Raw emotion and failed attempts at humor make the atmosphere pleasantly skeptical. The concert opens with a stunt by Kurt as he is rolled onstage in a wheelchair through a somber introduction by Krist Noveselic (bassist). The stage falls under an awkward silence for a few seconds before the opening riff of “Breed” reverberates throughout everyone’s skull. It has begun.
After a string of relatively unknown songs to open the set, the band starts an orgy of six of their most well known songs. During “In Bloom,” Kurt flubs up terribly and has no problem showing it. He shoots the audience a look as if too apologize, but he is quickly overcome by anger. They recover and play “Lithium” amazingly, coaxing a choir of thousands of angst-ridden teens from the audience.
During the set, they unveil a song titled on the spot as “The Eagle Has Landed,” in reality it was just a slightly faster version of “Tourette’s.” The song is dedicated to the hundreds of bootleggers in the audience.
Suddenly they launched into “More Than a Feeling” by Boston, before digging into “Smells Like Teen Spirit.” In the middle of the classic hit the lights go low, and the band dancer (Tony Hodgkinson) goes especially crazy. He bore a striking resemblance to yours truly, and for a moment I wondered if perhaps I was a groupie in a previous life.
It wouldn’t be a true Nirvana concert without homage paid to the murderous Courtney Love. Cobain coaxes the audience to exclaim “We love you Courtney!” before diving into a subdued version of “All Apologies.”
I never knew that Nirvana did covers so well; they ended the show with three of them by relatively unknown bands, before delving into the fabulous climax of “Territorial Pissing’s.” The song begins with the infamous chorus from the Youngbloods song “Get Together” before delving hellward into an ironically violent guitar riff.
The crowd goes absolutely insane and blurs into one nineties piece of Eddie Bauer clothing.
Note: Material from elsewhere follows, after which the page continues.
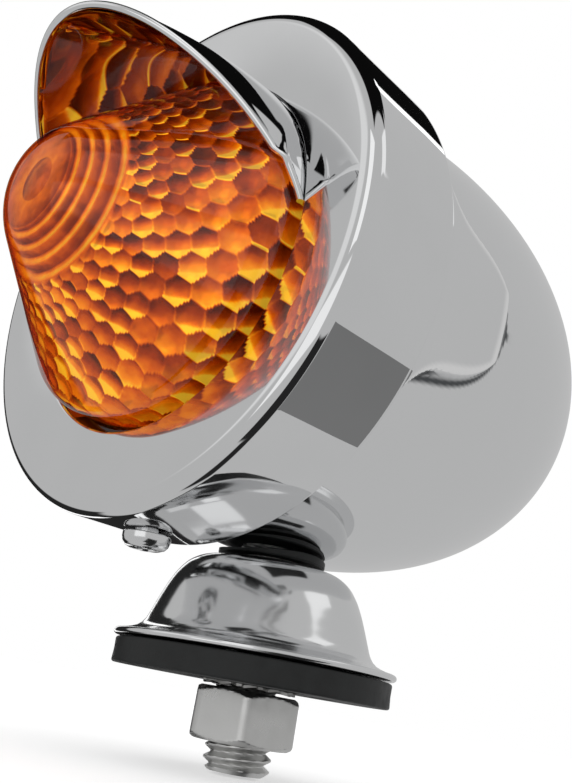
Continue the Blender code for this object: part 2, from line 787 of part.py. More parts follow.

At that moment everything became tangible, the sweat, the energy, the brilliance, everything. Nirvana used the catchy hook unlike any band before it, as a weapon.
This is by far the best concert DVD I have ever seen, and although I have already spoiled most of it, you still must see why Nirvana should go down in history as the band that killed the Beatles, made not bathing cool, and showed us that two chord songs can be intricate.